GIVEN INSTRUCTION — Reproduce the material in full, unchanged.

------------------------------------

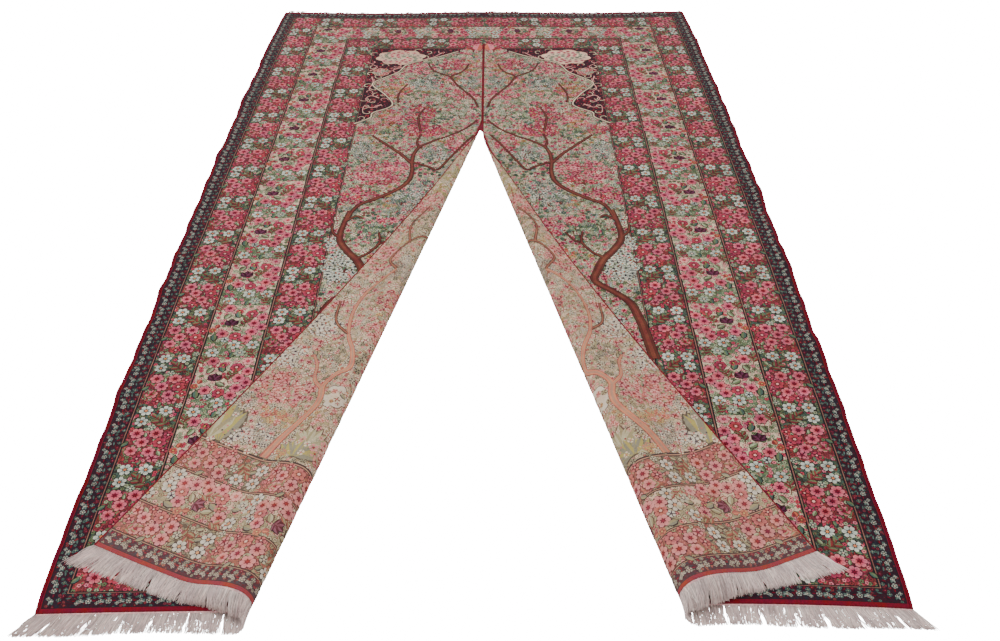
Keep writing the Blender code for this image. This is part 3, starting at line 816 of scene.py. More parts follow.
# path = root + reach along a lean shared by its tuft, plus gather and curl; off the edge of
# the fold it is then drawn in under it and droops by a share of its height
def makeFootFringe(word, side):
    own, count, stations = footFringe, footFringe["count"], fringe["stations"]
    mark = np.full(count, side)
    inner = slitTake(mark, np.zeros(count)) + fringe["overlap"]
    spanned = rug["halfWidth"] - fringe["margin"] - inner
    root = inner + spanned * (np.arange(count) + rng.random(count)) / count
    onFlap = root < pick("footX", mark)
    shortest = np.where(onFlap, own["flapLength"][0], own["length"][0])
    longest = np.where(onFlap, own["flapLength"][1], own["length"][1])
    tuft = np.floor(root / own["tuft"] + fringe["wobble"] * np.sin(root * 97))
    tuftSize = 0.5 + 0.5 * np.sin(tuft * 12.9898 + side)
    grown = own["tuftShare"] * tuftSize + (1 - own["tuftShare"]) * rng.random(count)
    length = shortest + (longest - shortest) * grown
    centre = (tuft + 0.5) * own["tuft"]
    way = np.linspace(0, 1, stations)
    out = np.clip((root - own["splayFrom"]) / (rug["halfWidth"] - own["splayFrom"]), 0, 1)
    sway = own["tuftLean"] * np.sin(tuft * 2.1 + 3 * side)
    sway = own["lean"] * (sway + own["ownLean"] * rng.normal(size=count))
    lean = sway + own["splay"] * out ** 2
    gather = (centre - root)[:, None] * own["gather"] * np.sin(np.pi * way * 0.62)
    curl = (own["curl"] * rng.normal(size=count))[:, None] * np.sin(np.pi * way * 1.5)
    reach = length[:, None] * way
    across = root[:, None] + lean[:, None] * reach + gather + curl
    across = side * np.maximum(across, own["least"])
    rootRows = np.broadcast_to((side * root)[:, None], across.shape)
    along = -endShift(rootRows, np.zeros_like(rootRows)) - reach + fringe["overlap"]
    low, more = own["rise"]
    rise = (low + more * rng.random(count))[:, None] * np.ones(stations)
    paths = layCloth(across, along, rise)
    raised = np.clip(paths[:, :1, 2] - own["level"], 0, None)
    inwards = 1 - own["pullIn"] * np.clip(raised / own["high"], 0, 1) * way
    paths[..., :2] = paths[:, :1, :2] + (paths[..., :2] - paths[:, :1, :2]) * inwards[..., None]
    sweep = own["sweep"] * np.clip(1 - root / own["sweepTo"], 0, 1) ** 1.5
    paths[..., 0] += side * sweep[:, None] * reach
    sink = own["droop"] * way ** 1.5 * (0.8 + 0.4 * rng.random(count))[:, None]
    rest = fringe["rest"] + own["restSpread"] * rng.random(count)[:, None]
    paths[..., 2] = np.maximum(paths[..., 2] - raised * sink, rest)
    piece = fringePiece("footFringe" + word, paths, root, length)
    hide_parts("fringe_foot_" + word.lower())
    return piece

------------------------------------

THE REPLY —
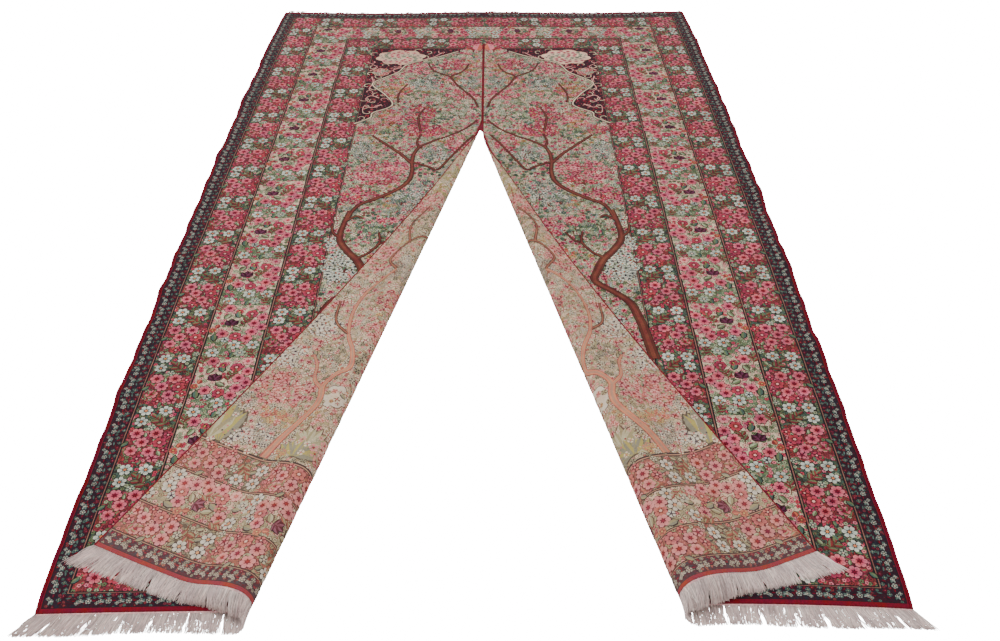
Keep writing the Blender code for this image. This is part 3, starting at line 816 of scene.py. More parts follow.
# path = root + reach along a lean shared by its tuft, plus gather and curl; off the edge of
# the fold it is then drawn in under it and droops by a share of its height
def makeFootFringe(word, side):
    own, count, stations = footFringe, footFringe["count"], fringe["stations"]
    mark = np.full(count, side)
    inner = slitTake(mark, np.zeros(count)) + fringe["overlap"]
    spanned = rug["halfWidth"] - fringe["margin"] - inner
    root = inner + spanned * (np.arange(count) + rng.random(count)) / count
    onFlap = root < pick("footX", mark)
    shortest = np.where(onFlap, own["flapLength"][0], own["length"][0])
    longest = np.where(onFlap, own["flapLength"][1], own["length"][1])
    tuft = np.floor(root / own["tuft"] + fringe["wobble"] * np.sin(root * 97))
    tuftSize = 0.5 + 0.5 * np.sin(tuft * 12.9898 + side)
    grown = own["tuftShare"] * tuftSize + (1 - own["tuftShare"]) * rng.random(count)
    length = shortest + (longest - shortest) * grown
    centre = (tuft + 0.5) * own["tuft"]
    way = np.linspace(0, 1, stations)
    out = np.clip((root - own["splayFrom"]) / (rug["halfWidth"] - own["splayFrom"]), 0, 1)
    sway = own["tuftLean"] * np.sin(tuft * 2.1 + 3 * side)
    sway = own["lean"] * (sway + own["ownLean"] * rng.normal(size=count))
    lean = sway + own["splay"] * out ** 2
    gather = (centre - root)[:, None] * own["gather"] * np.sin(np.pi * way * 0.62)
    curl = (own["curl"] * rng.normal(size=count))[:, None] * np.sin(np.pi * way * 1.5)
    reach = length[:, None] * way
    across = root[:, None] + lean[:, None] * reach + gather + curl
    across = side * np.maximum(across, own["least"])
    rootRows = np.broadcast_to((side * root)[:, None], across.shape)
    along = -endShift(rootRows, np.zeros_like(rootRows)) - reach + fringe["overlap"]
    low, more = own["rise"]
    rise = (low + more * rng.random(count))[:, None] * np.ones(stations)
    paths = layCloth(across, along, rise)
    raised = np.clip(paths[:, :1, 2] - own["level"], 0, None)
    inwards = 1 - own["pullIn"] * np.clip(raised / own["high"], 0, 1) * way
    paths[..., :2] = paths[:, :1, :2] + (paths[..., :2] - paths[:, :1, :2]) * inwards[..., None]
    sweep = own["sweep"] * np.clip(1 - root / own["sweepTo"], 0, 1) ** 1.5
    paths[..., 0] += side * sweep[:, None] * reach
    sink = own["droop"] * way ** 1.5 * (0.8 + 0.4 * rng.random(count))[:, None]
    rest = fringe["rest"] + own["restSpread"] * rng.random(count)[:, None]
    paths[..., 2] = np.maximum(paths[..., 2] - raised * sink, rest)
    piece = fringePiece("footFringe" + word, paths, root, length)
    hide_parts("fringe_foot_" + word.lower())
    return piece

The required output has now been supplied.